Again, leave us alone!
- Consider how you would respond if someone was attempting to persuade you to change your beliefs. Be gentle in attempting to persuade an atheist, as their own beliefs are just as important and central to who they are as yours are to you.
Or how about respecting our rights and not trying to convert us…?
- When talking about deeply-held beliefs, people can often get emotional or even angry. If possible, try to talk to them when they seem fairly open and when you are both in a good mood. Some atheists prefer written debates over oral ones. Try that if one or both of you always become overemotional.
Atheism is NOT a deeply held belief. It is an absence of belief in gods. It’s that specific. Don’t try to project your own ignorance and fear on to us. Don’t tell us we ‘lack morals’. Don’t tell us we are deficient.

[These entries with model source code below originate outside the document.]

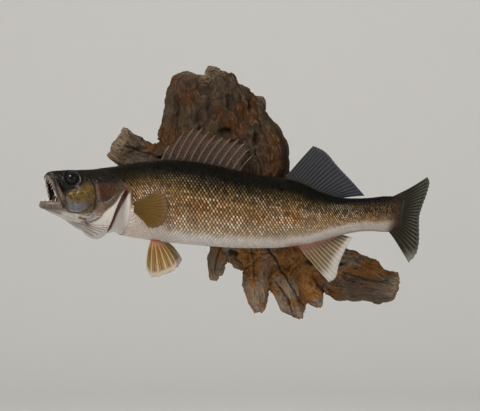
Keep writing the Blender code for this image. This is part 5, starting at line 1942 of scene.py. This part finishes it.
def limb_rings(share, stations):
    """Oval rings along a limb, in the plane of the wall, thinner from front to back."""
    rows = np.array(stations, float)
    points = rows[:, (0, 2, 1)] * MM
    run = np.stack([points[min(i + 1, len(points) - 1)] - points[max(i - 1, 0)] for i in range(len(points))])
    run[:, 1] = 0
    across = np.cross(unit(run), (0, 1, 0))
    radius = rows[:, 3][:, None, None] * MM
    a = turns(WOOD_SIDES)[None, :, None]
    return (
        points[:, None]
        + across[:, None] * radius * np.cos(a)
        + np.array((0, 1, 0)) * radius * share * np.sin(a)
    )


def grain_frame(points):
    """Each point's place in the grain of the limbs near it: along the pith and off it, with the run
    of the grain, how near the end of the wood the point is, and which limb it belongs to."""
    total, along, end, shift = np.zeros((4, len(points)))
    spin, run = np.zeros((len(points), 2)), np.zeros((len(points), 3))
    for number, (share, stations) in enumerate(LIMBS.values()):
        rows = resampled(stations, 4 * len(stations))
        line, radius = rows[:, (0, 2, 1)] * MM, rows[:, 3] * MM
        reach = reach_along(line)
        best = np.full(len(points), np.inf)
        found = np.zeros((len(points), 6))
        for k in range(len(line) - 1):
            step = line[k + 1] - line[k]
            t = np.clip((points - line[k]) @ step / (step @ step), 0, 1)
            off = points - line[k] - t[:, None] * step
            size = mix(radius[k], radius[k + 1], t)
            score = np.sqrt(off[:, 0] ** 2 + off[:, 2] ** 2 + (off[:, 1] / share) ** 2) / size
            nearer = score < best
            best = np.where(nearer, score, best)
            heading = unit(step)
            side = off @ np.cross(heading, (0, 1, 0))
            row = np.column_stack(
                [mix(reach[k], reach[k + 1], t), side, off[:, 1] / share]
                + [np.full(len(points), x) for x in heading]
            )
            found = np.where(nearer[:, None], row, found)
        weight = np.exp(-np.maximum(best - 0.75, 0) * 7) + 1e-9
        total += weight
        along += weight * found[:, 0]
        spin += weight[:, None] * found[:, 1:3]
        run += weight[:, None] * found[:, 3:]
        end += weight * ease(found[:, 0], 26 * MM, 4 * MM)
        shift += weight * number
    return along / total, spin / total[:, None], run / total[:, None], end / total, shift / total


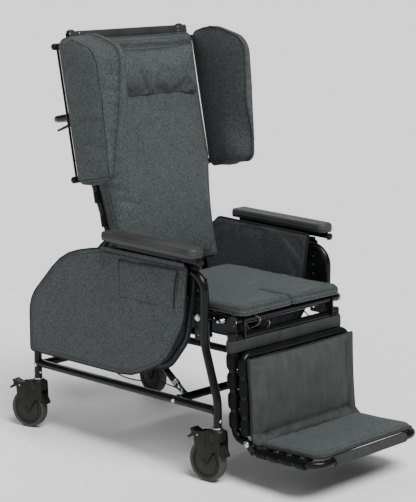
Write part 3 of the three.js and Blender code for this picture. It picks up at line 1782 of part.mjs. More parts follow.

- Don’t make an attempt each and every time you get together. It becomes wearying for both of you, and your friend will begin to avoid you because people don’t like to be seen as “conversion projects.”
Such as your entire article has just done. Hypocrisy aside, you clearly have no understanding of atheism or science, let alone how to how to be a real friend.
If your atheist ‘friend’ is being a true friend, accepting who you are for its own sake, and NOT trying to ‘convert you’, why not return the favour? If you are trying to change who they are (for any reason) you are NOT being their friend and why be friends with someone you cannot accept? If ‘our’ atheism is an issue for you, it is YOUR issue. Get over it, STOP acting like a spoiled toddler at a birthday party and expecting everyone to play by your rules, and accept that while your faith is what gives you comfort you have no right to expect everyone else to swallow it.
Now I feel better and will get on with my course work.